Sudah tidak tabu lagi di kalangan Ahlusunah wal Jamaah terutama warga NU, jamak ditemukan orang membaca al-Quran, bersedekah, dan sederet amaliah lain yang pahalanya dihadiahkan pada ahli kubur, atau lebih pasnya hadiah pahala. Sebenarnya bagaimana dengan penghadiahan atau transfer pahala ini. Sampaikah pahalanya pada si mayat? Legalkah praktek ini secara syariah? Ulasan berikut akan menjawab pertanyaan tersebut.
Baca Juga: Mengqada’i Salat Orang Mati
Di kalangan ulama, terjadi silang pendapat mengenai menghadiahkan pahala. Ada yang tidak melegitimasi, dan ada yang melegitimasi tapi dibatasi. Di antara acuan ulama yang tidak melegitimasi amaliah trasfer pahala, adalah QS. an-Najm yang berupa;
وَاَنْ لَيْسَ لِلْإِنْسَانِ اِلَّاَ مَاسَعَى
“Dan bahwasanya seorang manusia tiada memperoleh selain apa yang telah dia usahakan.” (QS. An-Najm [53]:39)

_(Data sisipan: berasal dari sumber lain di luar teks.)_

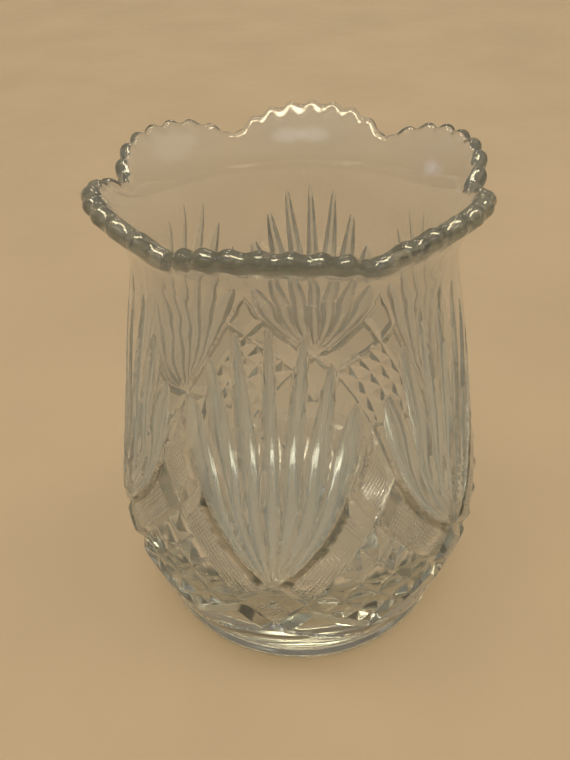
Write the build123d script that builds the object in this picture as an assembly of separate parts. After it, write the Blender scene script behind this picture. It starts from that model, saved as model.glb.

Sebab konteks ayat tersebut berkisah syariat Umat terdahulu, akan tetapi argumentasi ini ditolak. Dalam syariat Nabi Ibrahim AS dan Nabi Musa AS, semua dosa memang ditanggung sendiri dan pahala tidak bisa dihadiahkan pada orang lain. Akan tetapi, untuk umat Nabi Muhammad SAW, tidak berlaku demikian. Juga, ayat ini di kalangan ulama Tafsir masih diperbincangkan. baik masalah muatan hukum, atau lain sebagainya.
Baca Juga: Menghadapi Sakratulmaut
Adapun ulama yang melegitimasi amaliah ini, masih membatasinya pada media yang digunakan. Beberapa media seperti doa dan sedekah terbukti ampuh dan pahalanya sampai pada mayat. Imam an-Nawawi dalam komentarnya pada Kitab Shahih Muslim menyatakan, bahwa manfaat doa dan sedekah serta sampainya pahala keduanya pada mayat sudah menjadi konsensus ulama.
Sedangkan ibadah shalat dan puasa, pahalanya tidak bisa dihadiahkan pada mayat. Kecuali mayat memiliki tanggungan saat hidup, maka pihak keluarga atau simpatisan bisa menggantinya (meng Qadha’-nya). Dalam Kitab Tuhfatul Habib Ala Syarhil Khatib, Syekh Sulaiman bin Muhammad bin Umar al-Bujairami mengatakan, “Siapapun tidak bisa menghadiahkan pahala salatnya pada orang lain, baik sudah mati atau masih hidup.”
Terkhusus pahala bacaan al-Quran, terjadi perbedaan pendapat di kalangan para ulama. Dengan mengutip pernyataan Imam an-Nawawi, Syekh Zainuddin al-Malibari dalam Kitab Fathul–Mui’n–nya menyebutkan perbedaan ini. Yang masyhur di kalangan Syafi’iyah, pahala bacaan al-Quran tidak sampai pada mayat. Tetapi menurut sebagian Ashhabusy-Syafi’iyah pahalanya sampai. Di antara yang menyatakan sampai adalah Ibnu shalah, Muhibbuddin at-Thabari, Ali Abi Saad. Para Imam yang hidup jauh setelahnya banyak yang mengunggulkan pendapat ini, seperti Imam al-Ghazali dan Imam as-Subki.
Baca juga: Hukum Selamatan dari harta Tirkah
Akhiran, begitulah sekelumit pembahasan tentang penghadiahan atau transfer pahala pada mayat. Uniknya, ternyata ulama Wahabi juga mengamini amaliah ini. Hal ini seperti yang termaktub dalam Kitab Majmu’ul-Fatawa Li Ibni Taimiyah juz 24 halaman 323 dan Kitab ar-Ruh karya Imam Ibnu Qayyum al-Jauziyyah. Wassalam.